As a technology-intensive business, the planning, design, and consulting segment should be a high-gross-margin area, but in 2025 the gross margin of this segment fell significantly from 41.96% to 37.55%, down 4.41 percentage points. Although operating revenue declined by 6.15%, total profit dropped by 25.64% as well, indicating intensified industry competition and cost pressure brought by digital transformation.

  1. Financial expenses surge, eroding profit margins

In 2025, the company’s financial expenses were 10.972 billion yuan, up significantly by 38.07% year over year. The company explained that the growth in financial expenses was mainly “due to the year-over-year increase in interest expense.” Against the backdrop of declining overall operating revenue, the rise in financing costs further compressed the company’s profit margins.

Leverage ratio rises; accounts receivable surge; cash flow under pressure

Besides the decline in profitability, China Railway Construction Corp.’s 2025 financial position also showed multiple risk signals:

  1. Asset-liability ratio rises, increasing leverage

By the end of 2025, the company’s asset-liability ratio rose to 79.51%, up 2.2 percentage points from 77.31% at the beginning of the year.

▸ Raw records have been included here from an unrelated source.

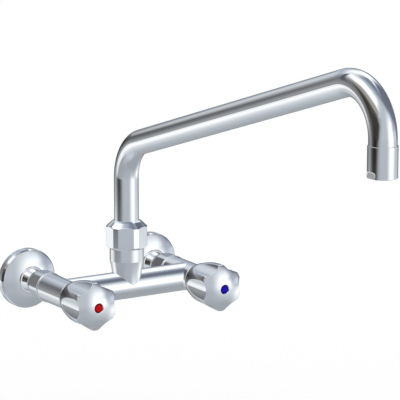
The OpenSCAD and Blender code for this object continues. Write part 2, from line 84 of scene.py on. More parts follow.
# An outline with its corners rounded: each is (radius, place along the axis, rounding)
def rounded(points):
    out = []
    for i, (r, t, k) in enumerate(points):
        p = np.array([r, t], float)
        if k <= 0 or i in (0, len(points) - 1):
            out.append(p)
            continue
        a = np.array(points[i - 1][:2], float) - p
        b = np.array(points[i + 1][:2], float) - p
        la, lb = np.linalg.norm(a), np.linalg.norm(b)
        a, b = a / la, b / lb
        half = math.acos(max(-1, min(1, float(a @ b)))) / 2
        cut = min(k / math.tan(half), MOST_OF_SIDE * la, MOST_OF_SIDE * lb)
        k = cut * math.tan(half)
        mid = a + b
        centre = p + mid / np.linalg.norm(mid) * (k / math.sin(half))
        p0, p1 = p + a * cut, p + b * cut
        ang0, ang1 = angle(centre, p0), angle(centre, p1)
        turn = (ang1 - ang0 + math.pi) % (2 * math.pi) - math.pi
        out.append(p0 + a * min(SUPPORT, SUPPORT_SHARE * (la - cut)))
        for j in range(ROUND_STEPS + 1):
            ang = ang0 + turn * j / ROUND_STEPS
            out.append(centre + k * np.array([math.cos(ang), math.sin(ang)]))
        out.append(p1 + b * min(SUPPORT, SUPPORT_SHARE * (lb - cut)))
    return np.array(out)


# An outline with points added, so that none is further than a step from the next
def dense(outline, step):
    out = [outline[0]]
    for p, q in zip(outline[:-1], outline[1:]):
        n = max(1, int(math.ceil(np.linalg.norm(q - p) / step)))
        out += [p + (q - p) * j / n for j in range(1, n + 1)]
    return np.array(out)


def arc(centre, r, a0, a1, n):
    t = np.linspace(a0, a1, n)
    return np.stack([centre[0] + r * np.cos(t), centre[1] + r * np.sin(t)], -1)


# The smaller of two values, with the change from one to the other rounded over k
def soft_min(a, b, k):
    h = np.clip(0.5 + 0.5 * (b - a) / k, 0, 1)
    return b * (1 - h) + a * h - k * h * (1 - h)


# Frames that a turned outline is placed in
def inlet_frame(x):
    def place(r, t, ang):
        return np.stack([x + r * np.cos(ang), -t, r * np.sin(ang)], -1)
    return place


def column_frame(y):
    def place(r, t, ang):
        return np.stack([r * np.cos(ang), y + r * np.sin(ang), t], -1)
    return place


# The crossbar's ends are cut to the round of the arms, just inside their surface
BAR_END_R = 14.3


def bar_frame(r, t, ang):
    end = INLET["cold"] - np.sqrt(np.maximum(BAR_END_R ** 2 - (r * np.sin(ang)) ** 2, 0))
    return np.stack([t * end / INLET["cold"], -BAR + r * np.cos(ang), r * np.sin(ang)], -1)


pieces = []


# A piece from rows of points, each row a closed ring
def grid_mesh(name, pts, body, slot, replaces):
    rows, cols = pts.shape[:2]
    verts = (pts * MM).reshape(-1, 3)
    a = np.arange(cols)
    b = (a + 1) % cols
    faces = []
    for i in range(rows - 1):
        start = i * cols
        ring = [start + a, start + b, start + cols + b, start + cols + a]
        faces += np.stack(ring, -1).tolist()
    me = bpy.data.meshes.new(name)
    me.from_pydata(verts.tolist(), [], faces)
    me.validate()
    me.polygons.foreach_set("use_smooth", [True] * len(me.polygons))
    ob = bpy.data.objects.new(name, me)
    scene.collection.objects.link(ob)
    bm = bmesh.new()
    bm.from_mesh(me)
    bmesh.ops.remove_doubles(bm, verts=bm.verts, dist=1e-7)
    bmesh.ops.recalc_face_normals(bm, faces=bm.faces)
    bm.to_mesh(me)
    bm.free()
    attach(ob, body)
    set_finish(ob, slot)
    if replaces:
        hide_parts(*replaces)
    pieces.append(ob)


# A piece turned from an outline. A limit gives the largest radius at each point, for flats
# and flutes, and its edges are rounded over soft.
def turned(name, outline, place, body, replaces=(), cols=192, limit=None, soft=0.5,
           slot="chrome"):
    ang = np.linspace(0, 2 * np.pi, cols, endpoint=False)
    r = np.repeat(outline[:, :1], cols, 1)
    t = np.repeat(outline[:, 1:], cols, 1)
    a = np.repeat(ang[None], len(outline), 0)
    if limit is not None:
        r = soft_min(r, limit(a, t, r), soft)
    grid_mesh(name, place(np.maximum(r, 0), t, a), body, slot, replaces)


# Angle from the nearest of six directions, the first of which is given
def from_sixth(a, first=0.0):
    return (a - first + SIXTH / 2) % SIXTH - SIXTH / 2


def hexagon(flats, first, end):
    def limit(a, t, r):
        h = flats / 2 / np.cos(from_sixth(a, first))
        return np.where(t < end, h, NO_LIMIT)
    return limit


# Six flats whose corners are cut by six narrower flats
def bevelled_hexagon(flats, bevels, first):
    def limit(a, t, r):
        d = np.abs(from_sixth(a, first))
        return np.minimum(flats / 2 / np.cos(d), bevels / 2 / np.cos(SIXTH / 2 - d))
    return limit


# Half-inch pipe thread on the wall end of a connector: its pitch, the radius over its crests,
# its depth, the share of the pitch that a crest and a flank take, and where it ends
PITCH, CREST_R, THREAD_DEPTH = 1.814, 10.48, 1.16
CREST, FLANK = 0.15, 0.7
THREAD_END, THREAD_INSIDE_R = 1.2, 8.6


def pipe_thread(a, t, r):
    phase = (t / PITCH + a / (2 * np.pi)) % 1.0
    depth = np.clip((np.abs(phase - 0.5) * 2 - CREST) / FLANK, 0, 1)
    threaded = (t < THREAD_END) & (r > THREAD_INSIDE_R)
    return np.where(threaded, CREST_R - THREAD_DEPTH * depth, NO_LIMIT)


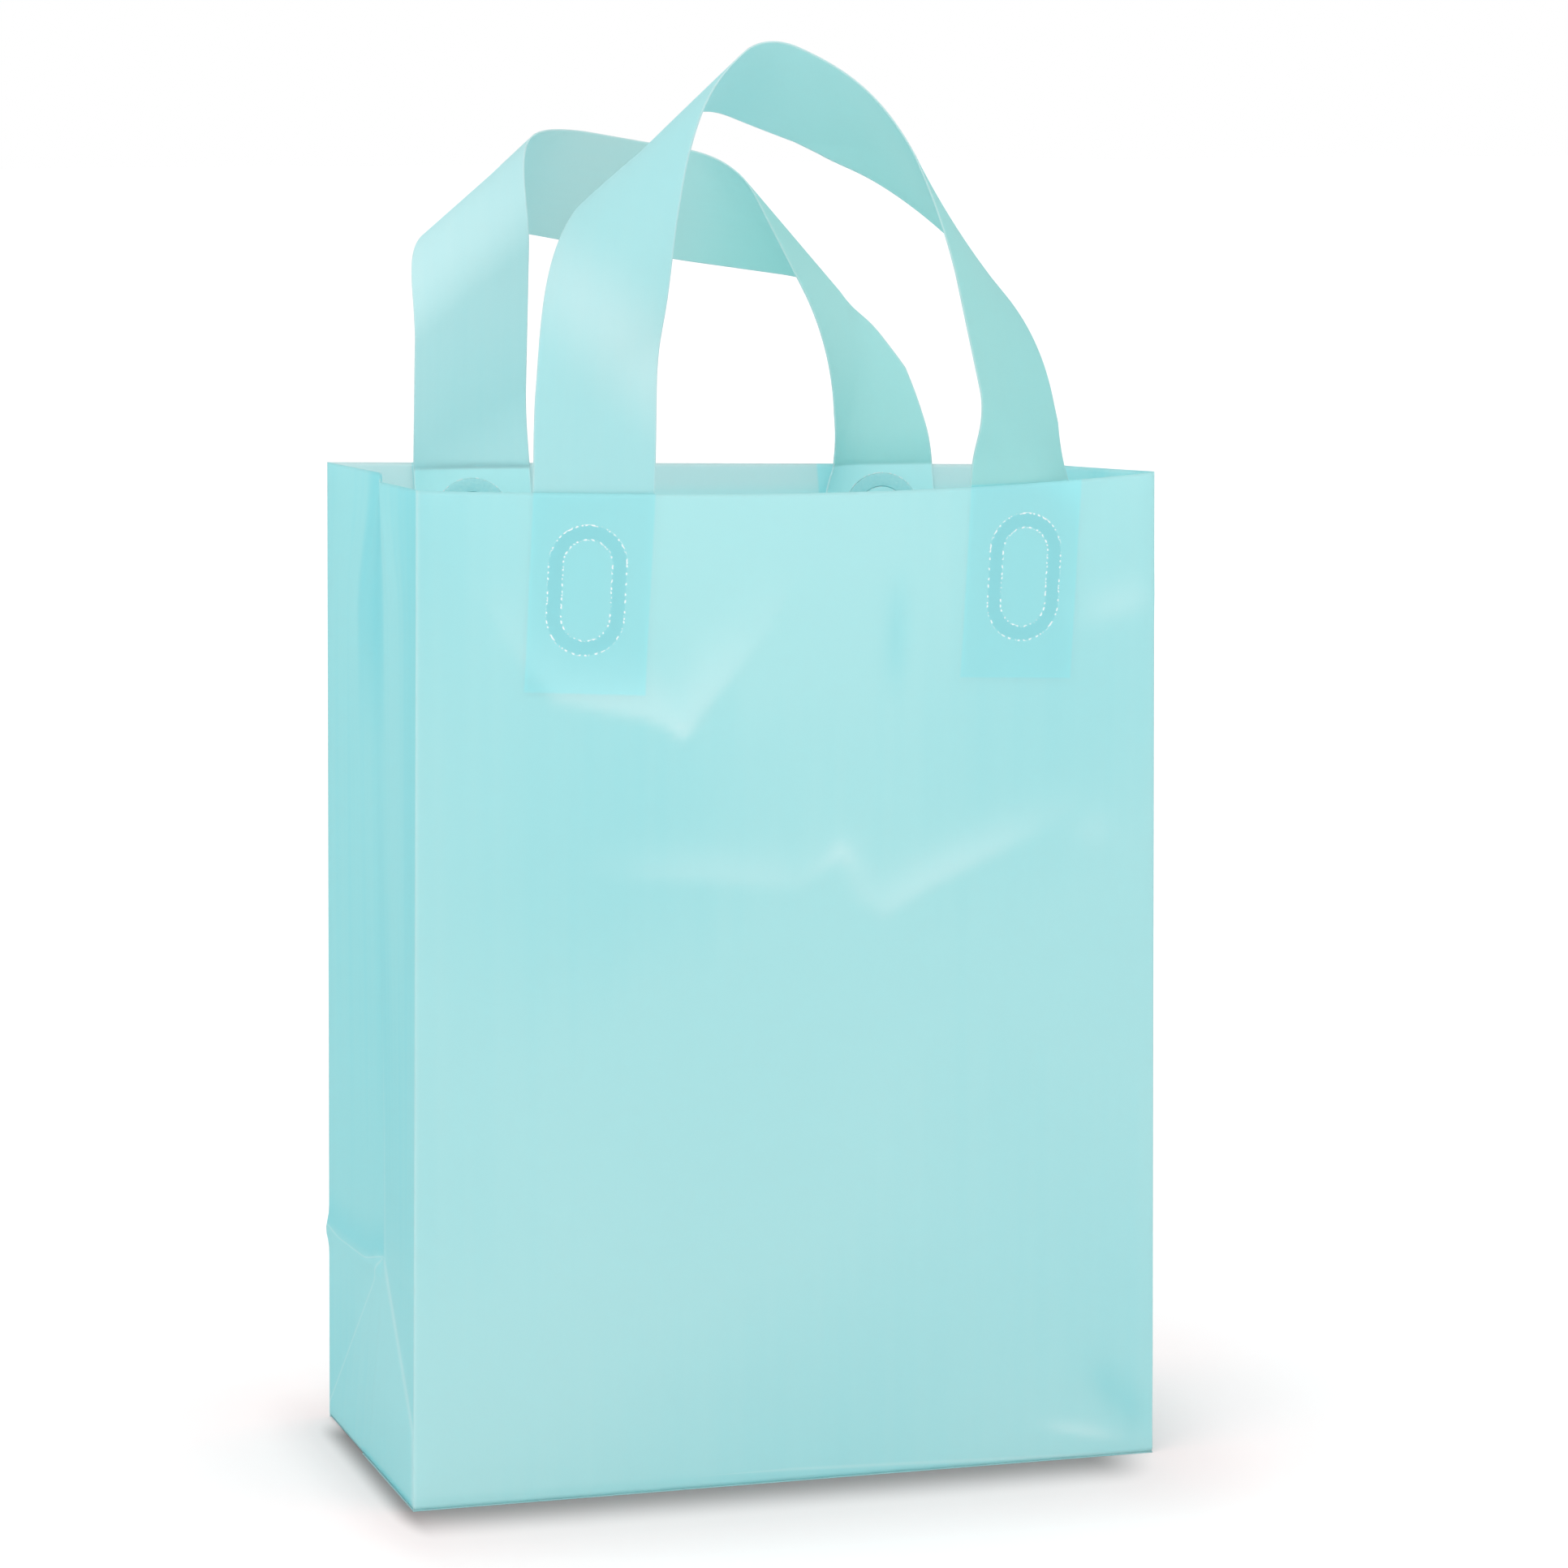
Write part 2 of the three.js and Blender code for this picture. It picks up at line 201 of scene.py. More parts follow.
# Left gusset's pleat at the mouth: fractions of the depth from the front, and how far out
PLEAT = ((0, 0), (0.3, 3.8 * MM), (0.59, -5 * MM), (0.78, -2.7 * MM), (1, 0))
PLEAT_RISE = 0.14

# How strongly the light and shade painted into the film show: paler for painted light and
# highlights, as deep in colour as a weld for painted shade; the hem band and a gusset's wedge are
# only painted darker, and the triangle below a gusset's crease only paler
LOW_PAINTED_LIGHT, RIDGE_HIGHLIGHT, REAR_RIM_LIGHT = 0.2, 0.25, 0.6
FOOT_PAINTED_LIGHT, TRIANGLE_PALE, GUSSET_RIM_LIGHT, APEX_HIGHLIGHT = 0.13, 0.07, 0.4, 0.6
HEM_DARK, WEDGE_DARK, CREASE_SHADE, PLEAT_SHADE, TUCK_SHADE, EDGE_SHADE = 0.2, 0.06, 0.5, 0.7, 0.3, 0.4

# How strongly the painted highlights along the crisp fold lines show, the reach of a line of
# strength 1, and the least strength
LEFT_EDGE, RIGHT_EDGE, REAR_EDGES, GUSSET_MIDDLE = 1.6, 0.4, 0.5, 1.4
FOOT_FOLD_FRONT, FOOT_FOLD_REAR, CREASE_LINE = 3.4, 0.8, 0.5
LINE_REACH = 1 * MM
FAINTEST = 0.02

# How many points the film has from foot to mouth and across each of its sides
FILM_ROWS = 144
FRONT_POINTS, RIGHT_POINTS, REAR_POINTS, LEFT_POINTS = 141, 46, 56, 91

# A soft crease is a line on a panel's film, in millimetres, x across and z up, with its widths left
# and right of the way it runs, the height of its ridge, below 0 for a dent, and the strength of its
# painted highlight, below 0 for painted shade in the dent.
Crease = namedtuple("Crease", "points left right height white")
FRONT_CREASES = (
    Crease(((-95, 284), (-78, 263), (-50, 257), (-38.5, 252), (-27, 265), (-11, 285)), 13, 2.5, 1.2, 0.75),
    Crease(((-42, 253), (-38, 249), (-32, 254)), 2.2, 1.6, 0.3, 0.5),
    Crease(((-60, 206), (-30, 204), (0, 200), (14, 206)), 9, 3, 0.8, 0.4),
    Crease(((8, 204), (15, 210), (22, 203)), 3, 2, 0.4, 0.6),
    Crease(((16, 206), (24, 195), (31, 190), (45, 198), (89, 217)), 9, 3, 1.0, 0.6),
    Crease(((33, 262), (34, 298)), 4, 4, -0.9, -0.3),
    Crease(((98, 283), (116, 288), (124, 290)), 8, 5, 0.8, 0.45),
    Crease(((96, 214), (110, 209)), 8, 5, 0.6, 0.25),
    Crease(((104, 32), (114, 20), (126, 8)), 7, 5, -1.0, -0.35),
    Crease(((88, 12), (102, 9), (114, 6)), 3, 1.5, 0.4, 0.6),
    Crease(((-120, 190), (-90, 120), (-70, 40)), 30, 30, 0.8, 0.06),
    Crease(((20, 150), (60, 90), (80, 30)), 28, 28, 0.7, 0.05),
)


def nearest(x, z, points):
    """Distance of each place from a line of straight stretches, the fraction along the line, and
    whether the place is on the left of it."""
    total = sum(math.dist(p, q) for p, q in zip(points, points[1:]))
    best = np.full(np.broadcast(x, z).shape, np.inf)
    along = np.zeros_like(best)
    left = np.zeros(best.shape, bool)
    walked = 0.0
    for p, q in zip(points, points[1:]):
        span = math.dist(p, q)
        dx, dz = (q[0] - p[0]) / span, (q[1] - p[1]) / span
        t = np.clip((x - p[0]) * dx + (z - p[1]) * dz, 0, span)
        away = np.hypot(x - p[0] - t * dx, z - p[1] - t * dz)
        nearer = away < best
        best = np.where(nearer, away, best)
        along = np.where(nearer, (walked + t) / total, along)
        left = np.where(nearer, (z - p[1]) * dx > (x - p[0]) * dz, left)
        walked += span
    return best, along, left


def crease_fields(x, z, creases):
    """Ridge height and painted light: each crease adds a rounded hump across its line that thins out
    towards both ends, and paints a highlight along it, or shade where it is a dent."""
    height, white = np.zeros(x.shape), np.zeros(x.shape)
    for crease in creases:
        away, along, left = nearest(x / MM, z / MM, crease.points)
        hump = bell(away, np.where(left, crease.left, crease.right))
        hump *= arch(np.clip(along, CREASE_END, 1 - CREASE_END)) ** 0.6
        height += crease.height * MM * hump
        white += crease.white * hump
    return height, white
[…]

At the same time, the leverage ratio disclosed by the company (the ratio of net liabilities to net liabilities plus capital) increased from 71% to 75%, indicating that the company’s financial leverage level has risen and repayment pressure has increased.

  1. Accounts receivable and contract assets surge, increasing collection pressure

By the end of 2025, the company’s balance of accounts receivable reached 241.024 billion yuan, up 17.71% from the beginning of the year; its balance of contract assets was 374.352 billion yuan, up 22.84% from the beginning of the year. The rapid expansion of accounts receivable and contract assets reflects a lengthening of the cash collection cycle for project payments, resulting in a significant occupation of working capital and a corresponding increase in the risk of credit impairment losses.

  1. Operating cash flow turns positive, but net cash outflows from investing and financing activities expand

Although in 2025, the net cash flow from operating activities turned from negative to positive, reaching 2.957 billion yuan, the net cash flow from investing activities was -56.961 billion yuan, with net outflows increasing by 8.921 billion yuan year over year, mainly due to an increase in cash paid for investments. The net cash flow from financing activities was 59.830 billion yuan, but decreased by 36.86% year over year, mainly because cash paid to repay debts increased year over year. This pattern of “operating cash inflows recovering, investing cash bleeding, and financing cash providing support” reflects that the company is currently in a peak period of capital needs.

  1. Large scale of assets restricted; repayment protection capacity draws attention

By the end of 2025, the total amount of assets whose ownership or usage rights are restricted for the company was as high as 249.644 billion yuan, up 14.33% from the beginning of the year. Among them, the amount of restricted intangible assets was as high as 135.069 billion yuan, mainly special operating rights pledged or mortgaged to obtain borrowings. The large scale of restricted assets, to a certain extent, weakens the company’s asset liquidity and flexibility in debt repayment.